The Clear Distance: a contemplative work of quiet minimal improvisation

Bill Seaman & Stephen Vitiello, The Clear Distance, Australia, Room40, RM 4201 CD (2023)

As a media artist, academic and researcher, Bill Seaman has produced a considerable corpus of work, including installations, and commissions spanning the globe over the past 40 years, but his work as a composer and musician is probably not quite as well known. From what I have been able to see online, Seaman released an album of musique concrete and experimental music in 1991 but his musical career didn’t really take off in earnest (as measured by album and other releases) until 2014, and since then his output has been steady with solo and collaborative work.

“The Clear Distance” may be Seaman’s third collaboration with electronic musician / media artist Stephen Vitiello, on which the two swapped various sound materials and worked on one another’s recordings, then swapping them again for further work. The overall result though does not sound overworked or loaded with layer upon layer upon layer of music and effects; rather the entire album comes across as very minimalist in its approach, contemplative in mood, and sparing in delivery. Space seems to be as much an instrument in its own right as are the piano (the dominant instrument on most tracks), banjo, clarinet and various other acoustic instruments that feature on several tracks. Some electronic treatments appear on the last track “The Rest”. Recordings by other musicians, worked on and arranged by Seaman and Vitiello, also feature on a number of tracks.

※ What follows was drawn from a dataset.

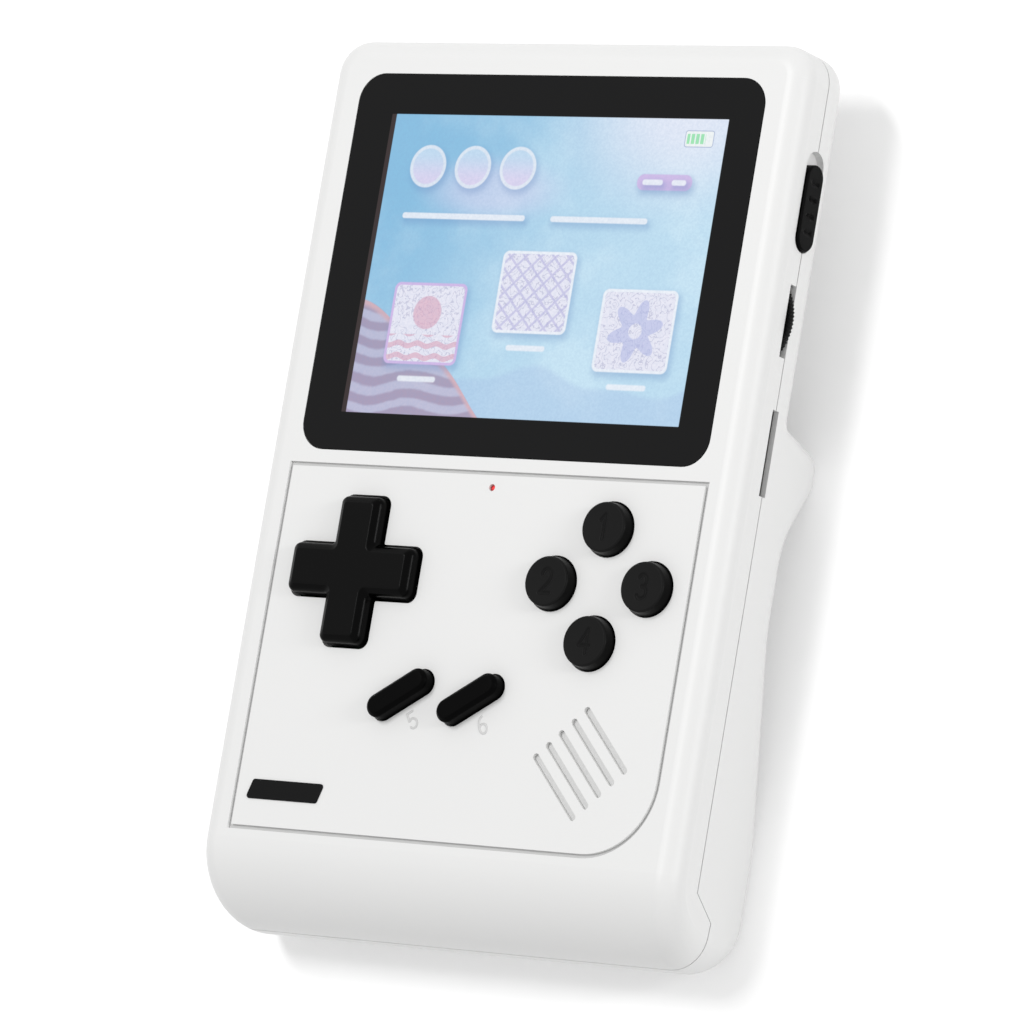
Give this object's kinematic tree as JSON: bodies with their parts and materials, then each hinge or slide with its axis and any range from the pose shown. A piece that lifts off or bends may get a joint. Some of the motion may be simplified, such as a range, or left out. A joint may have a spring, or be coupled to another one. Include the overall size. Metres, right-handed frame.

Although the music is organised in eight tracks, you could listen to them all as one long continuous soundtrack, due to the improvisational nature of the music, but the pace is very slow and languid, and changes in the music are usually gradual. You can treat the music as background relaxation though on some tracks, like “A Solumn Nature” (sic), the mood can be very solemn, even melancholy, and it goes downright dark on the following track “Found Notes”. It may not be the kind of music you’d play at parties – unless of course you need something to chase out the stragglers at 6am in the morning – but during times perhaps when you are feeling a bit low, and a soundtrack that empathises with your mood and helps you clear any bad feelings is called for, this album may be your best friend. Rather than constantly doing or searching for something, or working towards a goal or climax, the music is just in the moment, and is content to just be.